● **JOB**
Your task is to return, exactly, the run of lines starting at the line holding "screwPlaces().forEach((spot, i) =>" and ending at the line holding "points = [vertex.co", both ends included and no other lines.

※ ※ ※

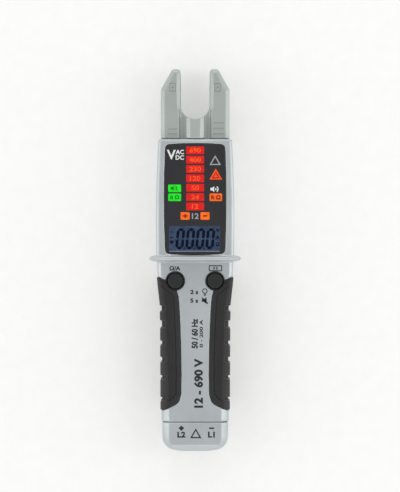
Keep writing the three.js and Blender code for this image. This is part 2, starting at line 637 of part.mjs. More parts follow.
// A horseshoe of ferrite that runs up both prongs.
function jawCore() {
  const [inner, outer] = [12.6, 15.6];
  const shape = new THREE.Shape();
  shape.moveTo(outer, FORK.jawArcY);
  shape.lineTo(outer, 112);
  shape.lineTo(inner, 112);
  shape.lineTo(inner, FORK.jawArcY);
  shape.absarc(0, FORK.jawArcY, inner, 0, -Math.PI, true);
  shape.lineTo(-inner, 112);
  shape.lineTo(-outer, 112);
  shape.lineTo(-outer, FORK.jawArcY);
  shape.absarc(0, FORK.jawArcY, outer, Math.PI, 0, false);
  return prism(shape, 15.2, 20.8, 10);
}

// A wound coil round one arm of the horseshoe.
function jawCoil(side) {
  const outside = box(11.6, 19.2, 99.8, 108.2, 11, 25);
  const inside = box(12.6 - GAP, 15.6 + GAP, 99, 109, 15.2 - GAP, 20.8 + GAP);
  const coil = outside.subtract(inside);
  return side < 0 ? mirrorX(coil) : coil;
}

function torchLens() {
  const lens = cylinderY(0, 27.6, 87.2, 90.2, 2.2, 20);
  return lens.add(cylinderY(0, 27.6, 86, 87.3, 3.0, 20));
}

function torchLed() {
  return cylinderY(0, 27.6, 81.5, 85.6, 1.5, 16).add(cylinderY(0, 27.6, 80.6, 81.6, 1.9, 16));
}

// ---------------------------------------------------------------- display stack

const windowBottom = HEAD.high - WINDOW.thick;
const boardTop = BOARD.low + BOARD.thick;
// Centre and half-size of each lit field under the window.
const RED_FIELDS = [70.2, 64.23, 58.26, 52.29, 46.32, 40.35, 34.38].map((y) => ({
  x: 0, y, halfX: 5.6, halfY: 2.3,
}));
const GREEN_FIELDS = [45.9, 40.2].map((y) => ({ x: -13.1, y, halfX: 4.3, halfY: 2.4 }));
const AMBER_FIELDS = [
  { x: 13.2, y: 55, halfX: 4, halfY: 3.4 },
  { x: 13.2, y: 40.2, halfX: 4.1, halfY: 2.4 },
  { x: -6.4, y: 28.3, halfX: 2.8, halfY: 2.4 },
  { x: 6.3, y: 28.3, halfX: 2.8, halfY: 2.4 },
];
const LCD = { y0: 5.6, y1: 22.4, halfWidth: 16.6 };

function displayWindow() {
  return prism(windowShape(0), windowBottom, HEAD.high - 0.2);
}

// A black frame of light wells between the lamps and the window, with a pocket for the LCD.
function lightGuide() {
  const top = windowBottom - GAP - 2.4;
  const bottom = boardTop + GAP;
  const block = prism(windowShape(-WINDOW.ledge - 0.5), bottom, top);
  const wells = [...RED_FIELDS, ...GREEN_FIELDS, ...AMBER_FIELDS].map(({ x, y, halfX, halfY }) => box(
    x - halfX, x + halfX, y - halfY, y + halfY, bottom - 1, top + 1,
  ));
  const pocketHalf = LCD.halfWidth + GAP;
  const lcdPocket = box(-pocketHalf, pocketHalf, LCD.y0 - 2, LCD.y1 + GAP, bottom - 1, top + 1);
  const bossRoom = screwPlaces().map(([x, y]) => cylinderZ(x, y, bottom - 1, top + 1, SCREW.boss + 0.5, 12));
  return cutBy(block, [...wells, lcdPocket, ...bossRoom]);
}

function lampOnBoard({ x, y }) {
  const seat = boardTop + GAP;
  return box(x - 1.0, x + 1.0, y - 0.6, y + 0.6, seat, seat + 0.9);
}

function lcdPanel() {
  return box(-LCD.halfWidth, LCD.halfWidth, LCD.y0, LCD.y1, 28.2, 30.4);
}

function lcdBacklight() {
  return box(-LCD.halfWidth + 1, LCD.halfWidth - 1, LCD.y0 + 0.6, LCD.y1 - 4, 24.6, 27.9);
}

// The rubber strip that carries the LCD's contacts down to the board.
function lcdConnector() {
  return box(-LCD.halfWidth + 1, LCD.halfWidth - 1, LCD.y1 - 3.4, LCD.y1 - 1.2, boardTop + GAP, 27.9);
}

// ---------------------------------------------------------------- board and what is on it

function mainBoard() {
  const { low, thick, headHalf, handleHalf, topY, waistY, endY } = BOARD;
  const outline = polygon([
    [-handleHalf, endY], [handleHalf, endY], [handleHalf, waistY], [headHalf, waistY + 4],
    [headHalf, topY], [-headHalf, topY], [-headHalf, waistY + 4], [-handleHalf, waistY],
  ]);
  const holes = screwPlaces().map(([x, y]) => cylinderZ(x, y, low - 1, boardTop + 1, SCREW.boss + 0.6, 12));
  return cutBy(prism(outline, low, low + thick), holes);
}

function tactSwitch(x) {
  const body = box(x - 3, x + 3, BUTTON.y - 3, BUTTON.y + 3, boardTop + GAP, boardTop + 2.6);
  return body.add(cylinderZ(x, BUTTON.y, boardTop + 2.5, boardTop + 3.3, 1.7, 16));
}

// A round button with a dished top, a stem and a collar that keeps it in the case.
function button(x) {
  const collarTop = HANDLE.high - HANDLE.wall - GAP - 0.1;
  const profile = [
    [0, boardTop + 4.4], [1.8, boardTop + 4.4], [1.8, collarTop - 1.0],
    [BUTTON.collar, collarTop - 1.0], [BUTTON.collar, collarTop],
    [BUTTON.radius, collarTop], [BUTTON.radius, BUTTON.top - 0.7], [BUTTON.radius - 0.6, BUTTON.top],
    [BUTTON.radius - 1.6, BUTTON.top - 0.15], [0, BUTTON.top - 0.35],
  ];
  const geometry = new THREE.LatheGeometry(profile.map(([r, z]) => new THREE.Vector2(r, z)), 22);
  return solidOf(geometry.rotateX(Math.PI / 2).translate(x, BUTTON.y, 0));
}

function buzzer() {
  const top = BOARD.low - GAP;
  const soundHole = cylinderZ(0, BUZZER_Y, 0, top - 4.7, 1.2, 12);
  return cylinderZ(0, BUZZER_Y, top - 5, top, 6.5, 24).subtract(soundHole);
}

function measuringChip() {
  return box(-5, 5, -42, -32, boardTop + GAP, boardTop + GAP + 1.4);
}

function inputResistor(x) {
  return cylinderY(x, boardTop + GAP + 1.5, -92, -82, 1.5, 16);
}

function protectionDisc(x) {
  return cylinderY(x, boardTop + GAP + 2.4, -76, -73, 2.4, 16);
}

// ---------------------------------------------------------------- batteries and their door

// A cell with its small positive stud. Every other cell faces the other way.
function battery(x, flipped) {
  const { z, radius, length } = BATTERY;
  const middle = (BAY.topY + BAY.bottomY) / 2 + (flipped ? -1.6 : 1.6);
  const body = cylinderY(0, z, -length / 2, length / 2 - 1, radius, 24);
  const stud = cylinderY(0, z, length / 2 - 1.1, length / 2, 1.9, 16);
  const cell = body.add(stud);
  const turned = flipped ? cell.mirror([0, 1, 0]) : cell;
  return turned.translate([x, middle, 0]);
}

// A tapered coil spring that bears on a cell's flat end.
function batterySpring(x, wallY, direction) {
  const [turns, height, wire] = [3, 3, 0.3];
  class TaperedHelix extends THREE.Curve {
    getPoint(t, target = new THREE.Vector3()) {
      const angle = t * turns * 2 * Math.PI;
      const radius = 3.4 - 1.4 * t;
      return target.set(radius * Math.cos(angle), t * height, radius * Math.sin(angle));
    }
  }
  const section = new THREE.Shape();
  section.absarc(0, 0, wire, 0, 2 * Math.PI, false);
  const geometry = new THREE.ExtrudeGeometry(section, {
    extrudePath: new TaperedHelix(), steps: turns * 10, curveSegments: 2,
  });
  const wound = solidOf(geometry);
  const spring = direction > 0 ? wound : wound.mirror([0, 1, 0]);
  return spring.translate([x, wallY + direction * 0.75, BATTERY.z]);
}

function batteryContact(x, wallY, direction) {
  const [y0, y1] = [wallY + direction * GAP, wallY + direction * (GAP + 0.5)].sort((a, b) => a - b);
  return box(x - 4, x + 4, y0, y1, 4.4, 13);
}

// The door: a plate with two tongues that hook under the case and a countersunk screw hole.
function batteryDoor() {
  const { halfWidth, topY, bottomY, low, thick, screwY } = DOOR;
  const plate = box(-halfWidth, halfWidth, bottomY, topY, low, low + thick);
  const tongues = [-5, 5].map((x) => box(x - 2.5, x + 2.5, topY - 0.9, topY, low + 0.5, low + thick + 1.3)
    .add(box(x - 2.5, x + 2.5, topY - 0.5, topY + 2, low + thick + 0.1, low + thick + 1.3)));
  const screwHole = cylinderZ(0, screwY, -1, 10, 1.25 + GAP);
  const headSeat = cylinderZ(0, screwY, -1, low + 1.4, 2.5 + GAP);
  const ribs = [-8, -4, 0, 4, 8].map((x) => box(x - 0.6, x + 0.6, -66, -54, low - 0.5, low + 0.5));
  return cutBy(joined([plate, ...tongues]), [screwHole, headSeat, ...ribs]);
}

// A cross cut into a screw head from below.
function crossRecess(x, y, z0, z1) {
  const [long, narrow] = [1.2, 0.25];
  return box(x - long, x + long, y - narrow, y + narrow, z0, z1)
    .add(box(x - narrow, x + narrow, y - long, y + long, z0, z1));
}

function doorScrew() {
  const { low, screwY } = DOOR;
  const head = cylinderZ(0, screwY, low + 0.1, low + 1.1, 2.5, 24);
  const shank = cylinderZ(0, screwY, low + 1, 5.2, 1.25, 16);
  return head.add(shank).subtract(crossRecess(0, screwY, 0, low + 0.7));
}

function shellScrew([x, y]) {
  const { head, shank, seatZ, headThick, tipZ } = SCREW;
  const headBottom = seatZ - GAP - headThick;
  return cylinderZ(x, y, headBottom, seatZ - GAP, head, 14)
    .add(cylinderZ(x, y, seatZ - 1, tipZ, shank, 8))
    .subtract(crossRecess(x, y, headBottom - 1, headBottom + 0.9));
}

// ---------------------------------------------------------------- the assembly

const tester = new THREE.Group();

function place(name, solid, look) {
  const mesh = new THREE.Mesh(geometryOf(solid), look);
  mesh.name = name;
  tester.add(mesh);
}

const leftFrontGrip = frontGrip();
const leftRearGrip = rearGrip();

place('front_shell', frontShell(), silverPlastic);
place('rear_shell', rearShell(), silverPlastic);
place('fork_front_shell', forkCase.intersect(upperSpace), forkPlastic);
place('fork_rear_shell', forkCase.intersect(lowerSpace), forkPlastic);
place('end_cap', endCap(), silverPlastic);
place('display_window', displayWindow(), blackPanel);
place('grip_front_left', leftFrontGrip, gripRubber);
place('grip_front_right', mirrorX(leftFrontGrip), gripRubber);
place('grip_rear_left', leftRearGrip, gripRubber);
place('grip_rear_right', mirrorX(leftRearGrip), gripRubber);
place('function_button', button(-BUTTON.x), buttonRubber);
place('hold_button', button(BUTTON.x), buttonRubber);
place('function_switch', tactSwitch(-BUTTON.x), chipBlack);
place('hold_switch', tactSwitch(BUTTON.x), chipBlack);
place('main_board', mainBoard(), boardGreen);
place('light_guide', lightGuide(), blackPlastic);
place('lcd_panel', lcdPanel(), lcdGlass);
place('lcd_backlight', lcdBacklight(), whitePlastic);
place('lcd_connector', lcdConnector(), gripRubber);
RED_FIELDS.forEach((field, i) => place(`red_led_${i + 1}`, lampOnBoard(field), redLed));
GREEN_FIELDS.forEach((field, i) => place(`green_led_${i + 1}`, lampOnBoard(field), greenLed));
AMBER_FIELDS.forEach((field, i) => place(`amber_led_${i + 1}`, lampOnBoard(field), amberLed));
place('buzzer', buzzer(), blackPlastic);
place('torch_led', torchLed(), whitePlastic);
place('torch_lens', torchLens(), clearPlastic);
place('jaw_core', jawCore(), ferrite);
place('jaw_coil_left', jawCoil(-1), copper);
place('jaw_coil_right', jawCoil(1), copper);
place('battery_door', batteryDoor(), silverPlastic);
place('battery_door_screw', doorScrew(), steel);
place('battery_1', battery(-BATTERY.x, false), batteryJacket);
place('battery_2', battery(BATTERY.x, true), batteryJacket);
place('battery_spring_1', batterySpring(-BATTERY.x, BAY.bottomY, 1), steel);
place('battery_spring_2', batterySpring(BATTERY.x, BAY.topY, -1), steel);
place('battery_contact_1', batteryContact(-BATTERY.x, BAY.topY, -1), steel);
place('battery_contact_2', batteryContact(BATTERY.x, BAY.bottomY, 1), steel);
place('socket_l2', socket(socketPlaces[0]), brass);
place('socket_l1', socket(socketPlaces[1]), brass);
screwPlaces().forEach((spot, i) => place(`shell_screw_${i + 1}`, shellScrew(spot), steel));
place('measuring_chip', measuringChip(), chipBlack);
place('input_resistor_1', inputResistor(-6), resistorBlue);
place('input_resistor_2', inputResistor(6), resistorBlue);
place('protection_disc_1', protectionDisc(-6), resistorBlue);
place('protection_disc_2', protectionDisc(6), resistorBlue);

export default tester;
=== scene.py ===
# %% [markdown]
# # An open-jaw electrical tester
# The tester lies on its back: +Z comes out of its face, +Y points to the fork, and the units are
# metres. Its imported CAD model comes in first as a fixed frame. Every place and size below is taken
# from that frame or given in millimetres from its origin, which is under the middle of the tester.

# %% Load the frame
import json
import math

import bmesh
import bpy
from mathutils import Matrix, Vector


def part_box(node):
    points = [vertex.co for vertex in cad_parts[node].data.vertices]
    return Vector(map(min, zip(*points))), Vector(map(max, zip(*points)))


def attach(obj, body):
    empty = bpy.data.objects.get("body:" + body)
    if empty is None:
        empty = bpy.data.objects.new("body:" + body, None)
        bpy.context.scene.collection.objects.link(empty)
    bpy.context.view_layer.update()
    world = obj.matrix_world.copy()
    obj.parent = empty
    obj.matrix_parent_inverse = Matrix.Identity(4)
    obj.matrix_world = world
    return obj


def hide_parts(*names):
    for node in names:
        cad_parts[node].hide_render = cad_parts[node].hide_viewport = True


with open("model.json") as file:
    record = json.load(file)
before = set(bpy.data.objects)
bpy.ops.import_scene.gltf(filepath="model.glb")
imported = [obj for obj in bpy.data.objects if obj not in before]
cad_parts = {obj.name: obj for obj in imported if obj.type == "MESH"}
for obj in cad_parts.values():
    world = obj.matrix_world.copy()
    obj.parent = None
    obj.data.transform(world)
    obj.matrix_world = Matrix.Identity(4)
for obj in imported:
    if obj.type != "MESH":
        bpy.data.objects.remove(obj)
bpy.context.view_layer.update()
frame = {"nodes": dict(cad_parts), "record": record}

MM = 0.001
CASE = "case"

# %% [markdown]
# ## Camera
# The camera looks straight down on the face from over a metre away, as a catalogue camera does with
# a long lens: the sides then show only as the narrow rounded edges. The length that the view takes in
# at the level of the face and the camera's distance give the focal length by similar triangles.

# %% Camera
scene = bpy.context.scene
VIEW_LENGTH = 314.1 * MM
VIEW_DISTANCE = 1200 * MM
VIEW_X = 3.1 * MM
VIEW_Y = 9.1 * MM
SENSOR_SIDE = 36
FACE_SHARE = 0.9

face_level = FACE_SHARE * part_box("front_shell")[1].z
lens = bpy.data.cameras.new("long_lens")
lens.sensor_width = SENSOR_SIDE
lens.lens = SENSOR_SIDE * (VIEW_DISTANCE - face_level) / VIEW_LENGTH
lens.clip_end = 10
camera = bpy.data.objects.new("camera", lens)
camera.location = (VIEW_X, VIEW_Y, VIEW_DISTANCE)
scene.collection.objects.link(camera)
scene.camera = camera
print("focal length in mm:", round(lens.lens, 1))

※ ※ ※

● **SOLUTION**
screwPlaces().forEach((spot, i) => place(`shell_screw_${i + 1}`, shellScrew(spot), steel));
place('measuring_chip', measuringChip(), chipBlack);
place('input_resistor_1', inputResistor(-6), resistorBlue);
place('input_resistor_2', inputResistor(6), resistorBlue);
place('protection_disc_1', protectionDisc(-6), resistorBlue);
place('protection_disc_2', protectionDisc(6), resistorBlue);

export default tester;
=== scene.py ===
# %% [markdown]
# # An open-jaw electrical tester
# The tester lies on its back: +Z comes out of its face, +Y points to the fork, and the units are
# metres. Its imported CAD model comes in first as a fixed frame. Every place and size below is taken
# from that frame or given in millimetres from its origin, which is under the middle of the tester.

# %% Load the frame
import json
import math

import bmesh
import bpy
from mathutils import Matrix, Vector


def part_box(node):
    points = [vertex.co for vertex in cad_parts[node].data.vertices]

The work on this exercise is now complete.